## [Exercise task]
Would you quote the material below in full and unchanged?

———

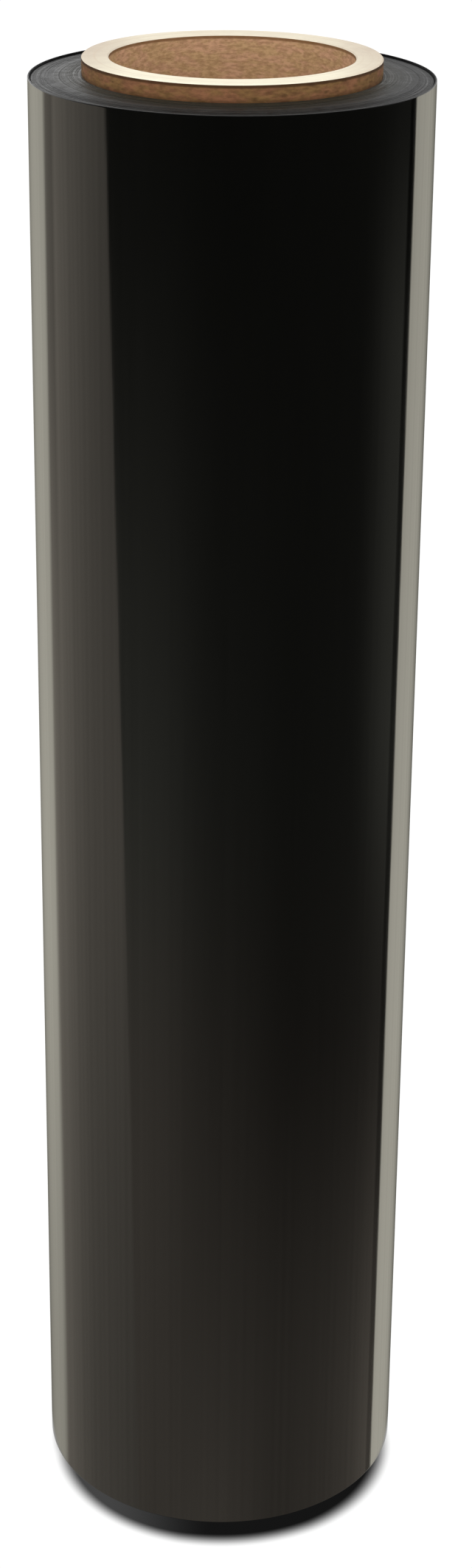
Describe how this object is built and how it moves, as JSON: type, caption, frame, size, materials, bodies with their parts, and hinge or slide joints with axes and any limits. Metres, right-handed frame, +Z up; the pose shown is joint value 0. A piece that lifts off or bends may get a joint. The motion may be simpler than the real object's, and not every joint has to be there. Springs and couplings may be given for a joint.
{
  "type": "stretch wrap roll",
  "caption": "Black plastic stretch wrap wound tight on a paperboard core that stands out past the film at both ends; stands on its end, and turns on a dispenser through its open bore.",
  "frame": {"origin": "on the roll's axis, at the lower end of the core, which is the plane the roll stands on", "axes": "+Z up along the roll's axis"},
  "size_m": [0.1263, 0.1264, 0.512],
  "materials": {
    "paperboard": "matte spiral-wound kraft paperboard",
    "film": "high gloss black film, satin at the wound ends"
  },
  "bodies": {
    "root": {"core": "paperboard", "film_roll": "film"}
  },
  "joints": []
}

———

## [Complete response]
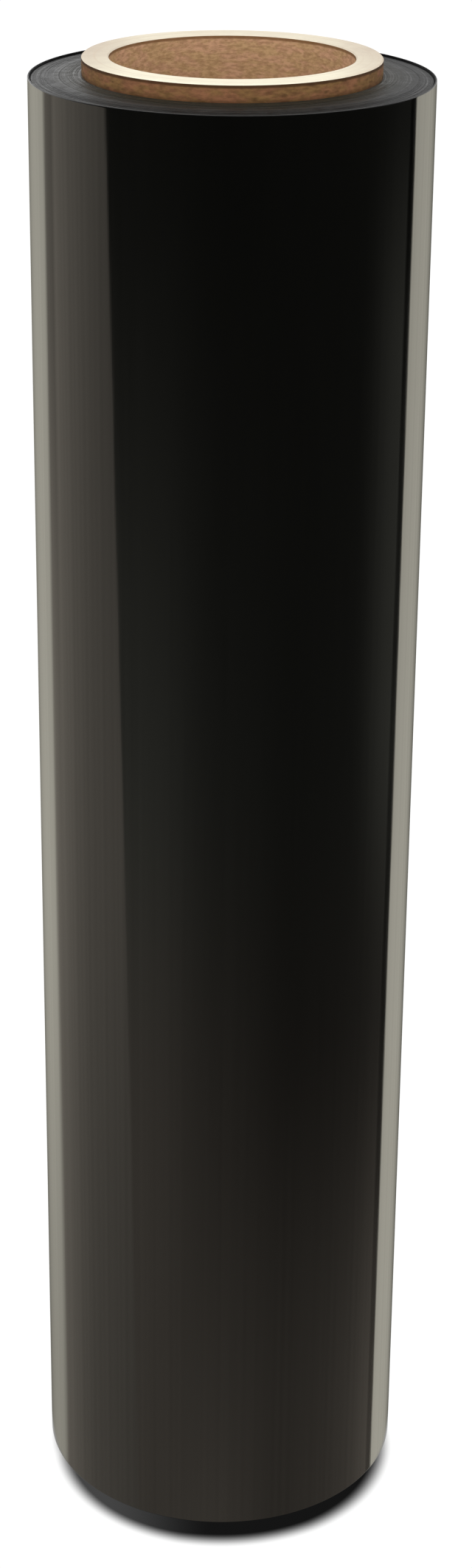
Describe how this object is built and how it moves, as JSON: type, caption, frame, size, materials, bodies with their parts, and hinge or slide joints with axes and any limits. Metres, right-handed frame, +Z up; the pose shown is joint value 0. A piece that lifts off or bends may get a joint. The motion may be simpler than the real object's, and not every joint has to be there. Springs and couplings may be given for a joint.
{
  "type": "stretch wrap roll",
  "caption": "Black plastic stretch wrap wound tight on a paperboard core that stands out past the film at both ends; stands on its end, and turns on a dispenser through its open bore.",
  "frame": {"origin": "on the roll's axis, at the lower end of the core, which is the plane the roll stands on", "axes": "+Z up along the roll's axis"},
  "size_m": [0.1263, 0.1264, 0.512],
  "materials": {
    "paperboard": "matte spiral-wound kraft paperboard",
    "film": "high gloss black film, satin at the wound ends"
  },
  "bodies": {
    "root": {"core": "paperboard", "film_roll": "film"}
  },
  "joints": []
}